_What the exercise asks_
Write out, word for word, the first line of the data below and every line after it through the one containing "STEEL_LINES = (40, 2500, 2500)".

# # #

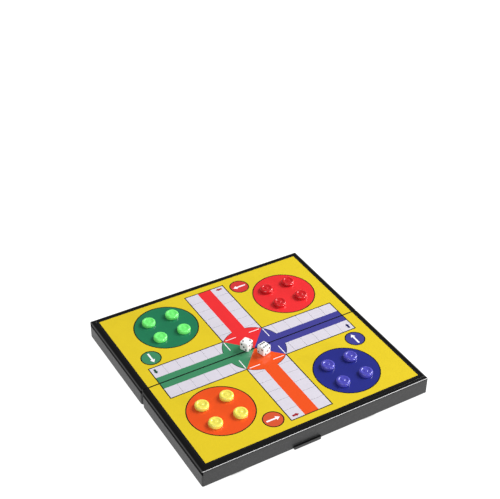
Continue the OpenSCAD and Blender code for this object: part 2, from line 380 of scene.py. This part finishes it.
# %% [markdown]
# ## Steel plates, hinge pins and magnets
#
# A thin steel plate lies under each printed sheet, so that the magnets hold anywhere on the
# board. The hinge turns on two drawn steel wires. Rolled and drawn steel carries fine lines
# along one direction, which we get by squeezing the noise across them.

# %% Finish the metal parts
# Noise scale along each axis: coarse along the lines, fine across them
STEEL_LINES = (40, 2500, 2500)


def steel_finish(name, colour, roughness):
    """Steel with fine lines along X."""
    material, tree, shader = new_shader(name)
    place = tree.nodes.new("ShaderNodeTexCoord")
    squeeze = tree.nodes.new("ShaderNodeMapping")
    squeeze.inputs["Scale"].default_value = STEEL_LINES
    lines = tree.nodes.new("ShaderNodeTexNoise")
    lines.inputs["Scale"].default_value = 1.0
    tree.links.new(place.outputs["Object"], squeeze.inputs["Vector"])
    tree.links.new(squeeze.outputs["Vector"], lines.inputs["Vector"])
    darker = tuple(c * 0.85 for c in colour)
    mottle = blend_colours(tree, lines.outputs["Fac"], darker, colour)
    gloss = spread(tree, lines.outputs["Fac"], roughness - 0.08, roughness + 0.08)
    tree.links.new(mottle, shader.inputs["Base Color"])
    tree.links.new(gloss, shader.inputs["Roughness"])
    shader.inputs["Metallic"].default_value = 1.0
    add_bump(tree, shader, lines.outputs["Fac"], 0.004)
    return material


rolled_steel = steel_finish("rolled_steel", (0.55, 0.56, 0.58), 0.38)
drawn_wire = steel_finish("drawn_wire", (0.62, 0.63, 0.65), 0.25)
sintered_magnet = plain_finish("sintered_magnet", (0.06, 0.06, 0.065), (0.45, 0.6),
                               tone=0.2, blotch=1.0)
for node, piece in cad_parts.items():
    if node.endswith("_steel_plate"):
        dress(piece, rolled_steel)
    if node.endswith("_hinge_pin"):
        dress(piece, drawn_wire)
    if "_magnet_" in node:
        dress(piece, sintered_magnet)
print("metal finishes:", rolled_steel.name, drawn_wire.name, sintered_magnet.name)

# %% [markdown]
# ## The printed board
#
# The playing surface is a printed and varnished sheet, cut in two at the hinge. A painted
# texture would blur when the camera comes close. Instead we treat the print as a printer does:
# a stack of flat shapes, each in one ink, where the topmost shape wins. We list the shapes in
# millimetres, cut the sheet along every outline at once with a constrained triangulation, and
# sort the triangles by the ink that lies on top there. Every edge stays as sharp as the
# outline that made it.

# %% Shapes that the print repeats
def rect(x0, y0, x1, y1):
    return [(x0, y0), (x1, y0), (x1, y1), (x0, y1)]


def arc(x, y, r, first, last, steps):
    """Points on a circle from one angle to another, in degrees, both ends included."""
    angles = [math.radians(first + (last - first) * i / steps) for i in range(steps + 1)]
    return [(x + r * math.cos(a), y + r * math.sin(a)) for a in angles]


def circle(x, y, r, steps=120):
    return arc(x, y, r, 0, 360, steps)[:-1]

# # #

_Answer for this exercise_
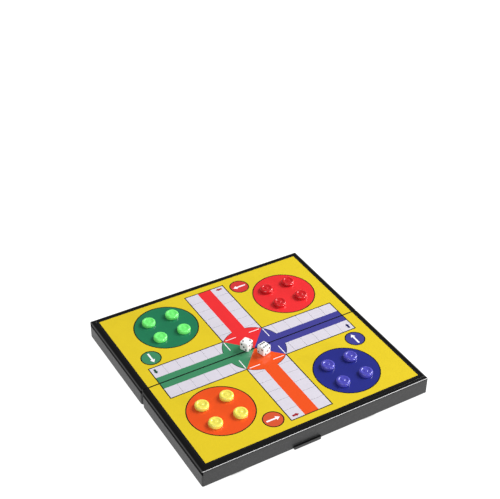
Continue the OpenSCAD and Blender code for this object: part 2, from line 380 of scene.py. This part finishes it.
# %% [markdown]
# ## Steel plates, hinge pins and magnets
#
# A thin steel plate lies under each printed sheet, so that the magnets hold anywhere on the
# board. The hinge turns on two drawn steel wires. Rolled and drawn steel carries fine lines
# along one direction, which we get by squeezing the noise across them.

# %% Finish the metal parts
# Noise scale along each axis: coarse along the lines, fine across them
STEEL_LINES = (40, 2500, 2500)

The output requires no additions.